2. Blend until they're as smooth as they can be.
3. Add tahini and lemon juice to the desired flavor level. I'd say at least 2-3 TBSP tahini (depending on how strong it is) and a few TBSPs of lemon juice. (When I made it I think I used ~5+ TBSP lemon juice. I like it lemon-y!)
4. Add 1 small clove of mashed garlic and salt to taste. (The garlic flavor will become more pronounced in the dish as it sits, especially overnight. It's raw, so be careful in not using too much!!)
5. At this point the hummos is still probably too thick, especially if you didn't use a lot of lemon juice.
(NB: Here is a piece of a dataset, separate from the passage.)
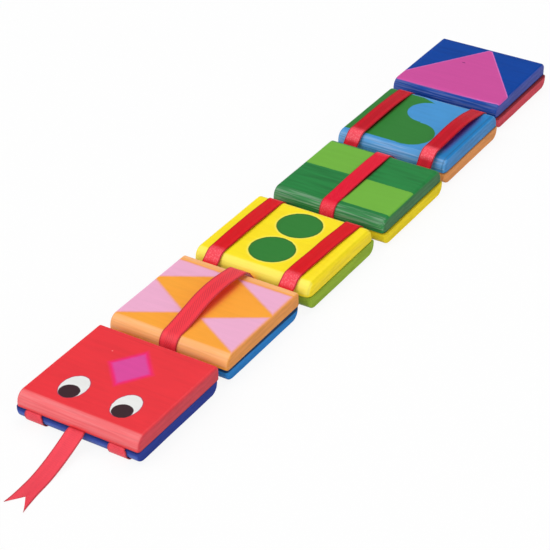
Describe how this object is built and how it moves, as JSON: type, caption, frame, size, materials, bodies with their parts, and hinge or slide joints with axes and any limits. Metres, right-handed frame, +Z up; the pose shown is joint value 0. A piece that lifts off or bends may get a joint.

Now you can make the hummos smoother using the reserved chickpea liquid, water and/or olive oil. I like to have the machine running while slowly adding the liquid.
To be honest, I like a touch of oil in my hummos, but not so much. I think it can quickly overpower the dish. So I prefer to use my oil drizzled on top vs. added in large quantities to the hummos. And I prefer the reserved chickpea liquid vs. water because I feel it doesn't "dilute" the flavor as much.
Feel free to add some lemon pepper, pepper, or anything else your non-Middle Eastern heart desires.
May I suggest making your hummos look pretty as well?
Hummos is just so blah looking without a punch of color.
To eat: rip off a piece of pita bread, fold with your fingers to turn it into a scooper, grab a hunk of hummos...
...and stuff your face silly.
It's OK- it's healthy and good for you!
1 can chickpeas (15 oz), liquid reserved
tahini ( I used ~4 TBSP, but my tahini was quite mild)
lemon juice (I used ~5 TBSP, quite tart!)
1 small clove garlic, crushed
pepper (or lemon pepper)
Blend chickpeas in food processor. Add tahini and lemon juice to taste. Add garlic, salt and pepper. Hummos will still be quite thick at this point. To thin it out more, add small amounts of the reserved liquid from the can, olive oil or water until desired consistency is reached.
To serve, spread out on a large platter. Top with light dusting of paprika and veggies arranged in an attractive manner. (Tomatoes, cucumber, green/yellow/red peppers, parsley, olives, etc work well.) Drizzle with olive oil and serve with pita bread or lavash.